My favorite though is the tiny San Vito Chapel. On a hot day of blinding sunlight, with the sound of ciccadas buzzing in my ears, I retreat into the cool dark interior and find my heart beat immediately slows; worries and cares seem to melt away as I kneel at one of the deserted pews and pray. The feeling of finding peace and God is indescribable.
There are also three museums: one in the Castelbrando Castle (more about the castle further on) is dedicated to suits of armor and medieval finery , another is all about the history of radio - my husband liked it, I went shopping instead. The last is dedicated to religious art.
Old buildings abound; most important is the 16th century municipal building, once the palatial home of an important family from Florence, the Casoni's. There are also old mills and much else. The little cottages scattered throughout the town in golden stone are, to me, loveliest of all.
Definitely explore the surrounding countryside, there are gorgeous walks through the forests and you're also on the edge of the Valdobbiadene area, known as the Prosecco Wine Route. There are a few tours leaving from Venice but my advice is to hire your own car and explore yourself - to help you plan will find a list of all the wineries on www.Prosecco.it.
Where to Stay? On one of the hills just outside the town stands the imposing 15th century Castelbrando. It is now a luxury hotel and, if you've way more money than me, and can afford a stay then it really is worthwhile – I was given a tour around the place and WOW – it is incredible. When I win the lottery I'm booking myself in for a week of pampering.

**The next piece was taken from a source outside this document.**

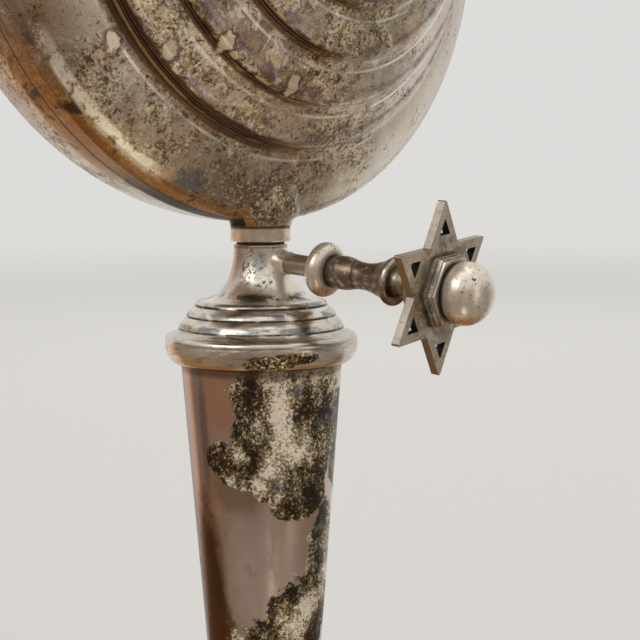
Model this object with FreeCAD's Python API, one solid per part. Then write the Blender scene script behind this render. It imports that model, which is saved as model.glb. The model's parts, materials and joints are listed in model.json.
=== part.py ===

If your budget, like mine, is more limited then the Secret Garden of Villa Marcello Marinelli is a very good alternative.
Nearby, a little to the south, is Rolle – a gorgeous hamlet with a 14th century church – you could just spend forever sitting here in the little town square, looking out over the rolling hills of vineyards and thinking you've died and gone to heaven.
Nothing in Tuscany can beat this.
Do take a drive to San Boldo, through the incredible six tunnels built by soldiers in 1918. It is rated as one of the most spectacular drives on earth and the history behind the tunnels is fascinating...
They completed the work in 100 days and it was all done by hand.
It is one of the most awesome drives I've ever been on - although I have to admit I was just a passenger, my husband drove and I just gasped at the unbelievable scenery.
Drive slowly though as the bends are very tight and the tunnels narrow.
Definitely eat at the Osteria al Ponte in 4, Via Dall'Oglio for a taste of the traditional dishes of the area. The history of this land is in every bite.
Most of chef Mamma Emanuela's recipes are those of her nonna (grandmother) and she wouldn't dare change a thing or she'd risk the family's wrath. Anyway, why would you change dishes that are just perfect? No long menus here either, just whatever is in season.